ABSTRACT

One of the first spreads in Diva was entitled ‘Naughty but nice’ (Figure 2). Here the ‘naughty’ overtly refers to the devilish horns worn by the models. But it also suggests that the revealing clothes may themselves be naughty. Yet, when we turn the page to discover the ‘nice’ we find a far less demure picture: maintaining sexualized body contact at all times the two models are now in a rougher, dykier, street-style, posing with an in-your-face knowingness for the camera. On one level this suggests a carnivalesque reversal, in which the grotesque of the lesbian body is inverted as ‘nice’, whilst something approximating ‘proper’ femininity is demonized as ‘naughty’. This might be called the magazine’s preferred reading, in which an audience assumed to have lesbian subcultural competencies would decode the visual pun of the title.

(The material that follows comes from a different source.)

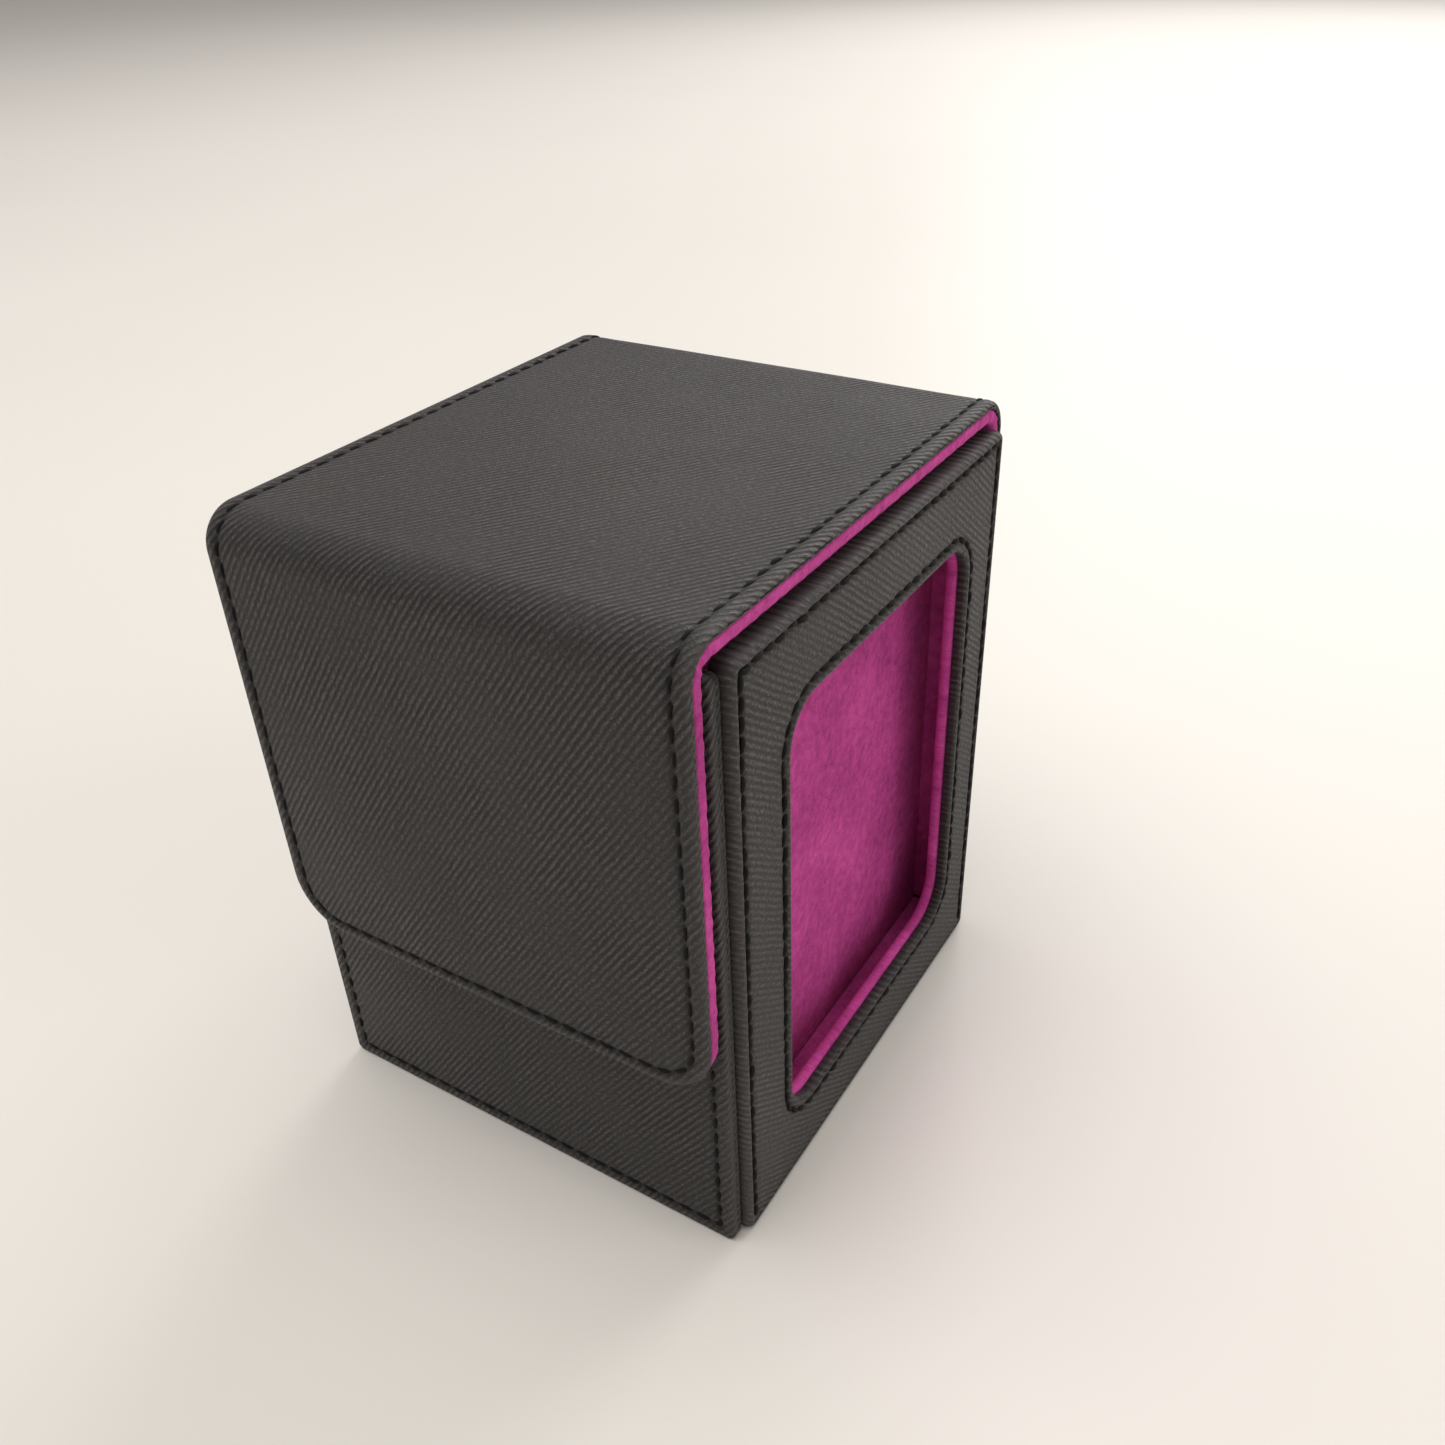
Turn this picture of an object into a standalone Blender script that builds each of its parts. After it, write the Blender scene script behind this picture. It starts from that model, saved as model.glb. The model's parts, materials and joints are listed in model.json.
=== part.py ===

But the spread offers another reading that, rather than problematizing the very idea of a binary divide by ridiculing its constituent terms, re-naturalizes the dichotomy by presenting a lesbian binarism in which the more masculine, dyke-referential style of the ‘nice’ is normatized, whilst the femmier, mainstream fashion of the ‘naughty’ is presented as subculturally transgressive. Although all the clothes are from a London designer shop, the styling of the ‘nice’ is quite easily recognizable as a lesbianized version of what was a current club look. The jeans, the leather trousers and big leather belts cut against the cutesy T-shirts and the baby blue satin of the jacket, securing a lesbian-coding for those in the know. But both images are presented as potentially desirable for the reader.